How to use it in a service
This song earns its place in two specific service moments. The first is in an extended worship set where the goal is to move from corporate celebration into intimate prayer. "Baba Mungu" can be a bridge piece between those two postures, quieter than what came before, more personal than a full corporate anthem, a shift in register that the congregation can feel. The second placement is in a service centered on themes of identity, belonging, adoption, or the fatherhood of God. If the sermon is addressing any of those themes, this song functions as a musical sermon that arrives before the spoken one, priming the congregation theologically and emotionally. One practical note: if you use this in a multi-ethnic congregation or a setting where you want to honor global worship traditions explicitly, take ten seconds to tell the congregation what the words mean before you begin. Not a lecture. Just a line: "These words mean Father God in Swahili, this is a prayer from our brothers and sisters in East Africa that we get to pray with them today." Then begin.
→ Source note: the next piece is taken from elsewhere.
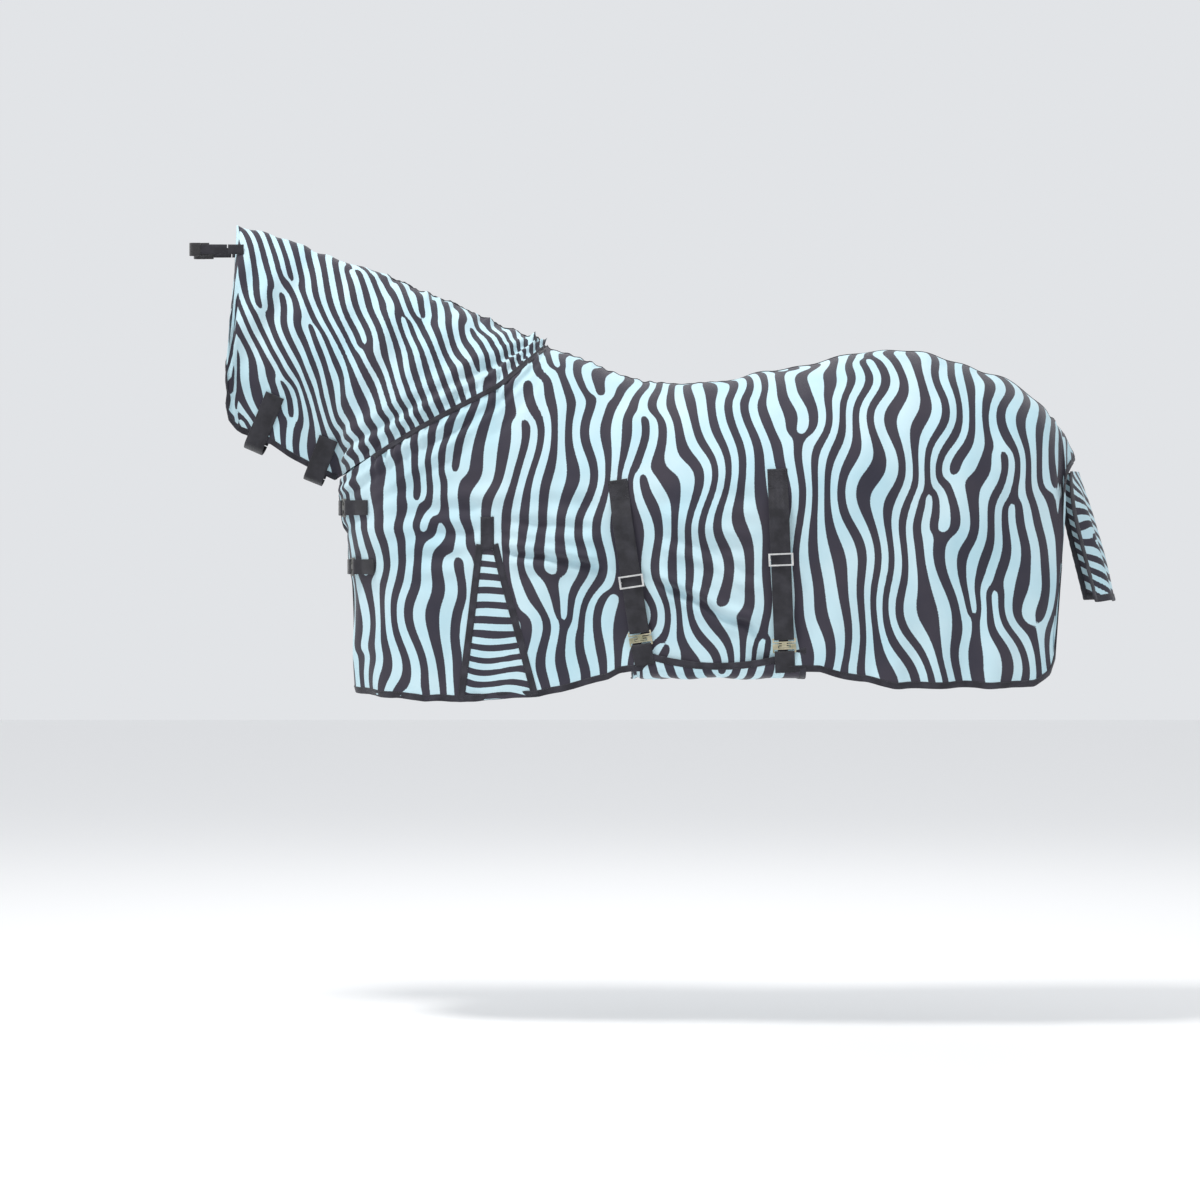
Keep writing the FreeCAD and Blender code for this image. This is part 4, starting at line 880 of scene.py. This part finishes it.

The room enters differently.
Things to watch for as the worship leader
Your job with this song is to create permission to participate without demanding it. Some congregations will take to an unfamiliar language immediately. Others will hang back and watch for a verse before committing. Read the room rather than trying to force engagement. If you see people hesitating, model the pronunciation warmly and without condescension. Something like, "just follow along, even imperfect is beautiful here" works because it removes the performance pressure and repositions the song as a prayer rather than a test. Watch also for the tendency to over-arrange this song in rehearsal. Its power is in its simplicity, and a congregation trying to navigate too many parts will spend their attention on the music rather than the prayer. Finally, be aware that this song can draw a room into a prolonged stillness at the end. Do not rush out of that. If the band can sustain a simple repetition while people respond in quiet prayer, let that happen. That stillness is often where the pastoral work of the song completes itself.
A note for the team behind you (techs, vocalists, band)
This song belongs to a tradition rooted in acoustic, communal sound. Resist the impulse to produce it heavily. A full drum kit, a full electric guitar arrangement, a full keys patch, these can flatten the intimacy the song is built for. Consider opening with acoustic guitar alone or with a simple percussion element, a djembe or cajon rather than a full trap set, which honors the East African origin without being theatrical about it. If your band has members of East African descent or who have spent time in that tradition, involve them in the arrangement conversation. Their instincts will be better than a chart. Vocalists: the prayer character of this song rewards a quieter, more conversational delivery. You are not projecting to the room. You are speaking to the Father, and the congregation is joining you in that conversation. Techs: watch the low-mid balance. The acoustic or guitar-forward arrangement can get muddy quickly in a mid-sized room. Keep the low mids clean, particularly on the vocal, and give the room a mix that feels spacious rather than dense.